Although Berniece and Boy Willie hold some of the same beliefs due to racism, the way that they carry out their actions for these beliefs is always extremely different. Boy Willie is seen as someone who will do anything for his own personal gain and is contrasted with Berniece who cares about making everyone in the family, except Boy Willie, feel like they mean something. Both of these characters believe that their actions pertaining to the piano will help to preserve and carry on their family heritage as African Americans for generations to come. Both are consumed by the piano throughout the play and make many different decisions, sometimes subconscious ones, because of how they feel about their family heritage.
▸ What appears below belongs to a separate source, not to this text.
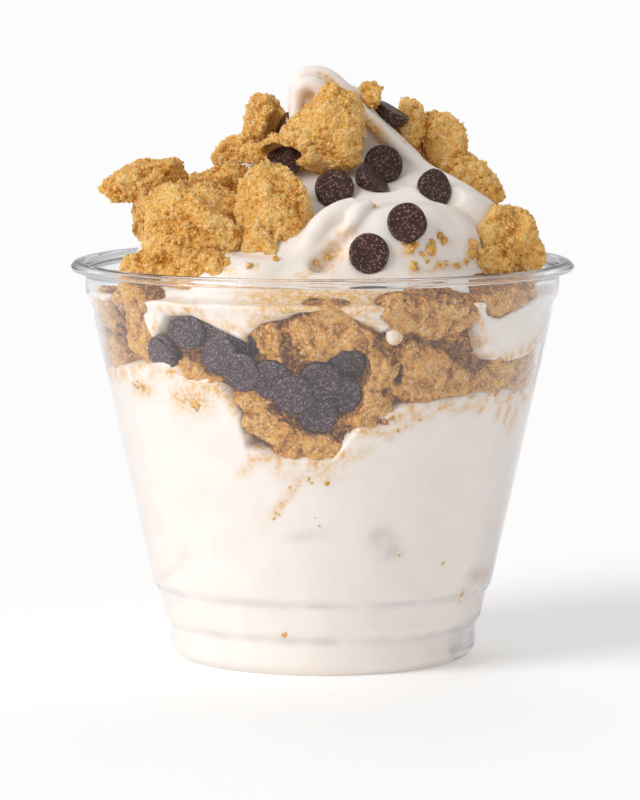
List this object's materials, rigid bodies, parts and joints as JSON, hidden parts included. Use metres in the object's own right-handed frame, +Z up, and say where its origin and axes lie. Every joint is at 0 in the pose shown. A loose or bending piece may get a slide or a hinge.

The fact that these two characters each hold different beliefs to be important is obvious throughout the play, and there are many scenes where their beliefs clash with one another thus creating conflict. Family heritage is an important part of African American culture and is shown throughout The Piano Lesson as something that creates conflict as well as something that will always bring family members together, no matter what the reason.
Bissiri, Amandou. "Aspects of Africaness in August Wilson's Drama: Reading The Piano
Lesson through Wole Soyinka's Drama." African American Review 30.1 (1996): 99-113.
Boan, Devon. "Call and Response: Parallel 'Slave Narrative' in August Wilson's The
Piano Lesson." African American Review 32.2 (1998): 263-271.
Shannon, Sandra. "Blues, History, and Dramaturgy: An Interview with August Wilson."
African American Review 27.4 (1993): 539-559.
Wilson, August. The Piano Lesson. New York, New York: Plume Publishing, 1990.